Quotes from actual participants of the Book Exchange:

Jared Tingey, Book Seller:

“I thought the Book Exchange was run very smoothly.  To me, now having participated in two book exchanges (one last year), this book exchange was much more organized than last,” says Jared Tingey. “It seemed the books were sorted according to subject and year far better than last year.  Granted, I was one of the first people selling my books and first people looking for books this year, but it didn’t look like it changed in the following days.  Jon always responds within minutes explaining any issue I had…certainly not something so “important” to decide to write an article in Motions.  It kind of seems like whining, but hey, maybe other people had a different experience than me.  I thought it was well organized.  I am sure that it was a ton of work for Jon and others involved.”

David Barnes, Book Seller:

“Thanks so much for providing this great service!
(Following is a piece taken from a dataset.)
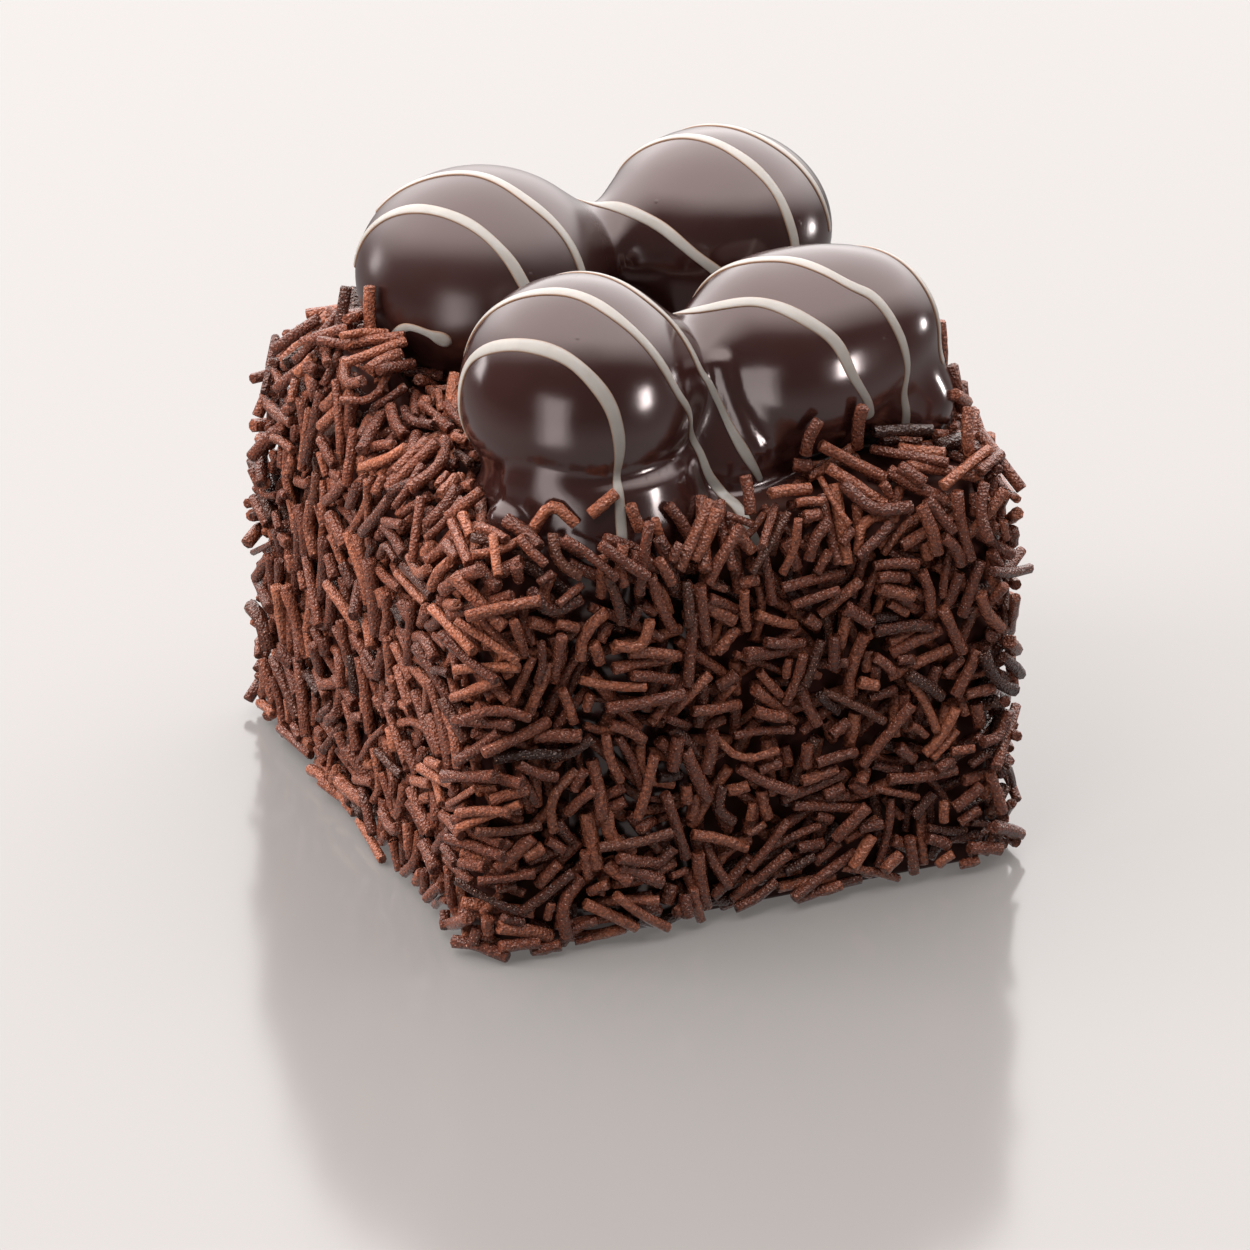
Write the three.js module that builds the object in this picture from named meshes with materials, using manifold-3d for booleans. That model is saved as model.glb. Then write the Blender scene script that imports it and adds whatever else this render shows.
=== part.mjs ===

I get money for books that I would otherwise have thrown away.  Likewise, you and your staff were very accommodating and it appeared that new students were able to obtain books they are seeking for pennies on the dollar.  It is sad to see USD’s law school newspaper reinforcing the ugly stereotype of law students raising hype without legitimate claims. Thanks again.”

Thank you to all of the volunteers and participants of the Fall 2011 Book Exchange for creating shorter wait times and faster returns of checks! Without you, your fellow students and Student Organizations could not have benefited from the success of this helpful and practical program!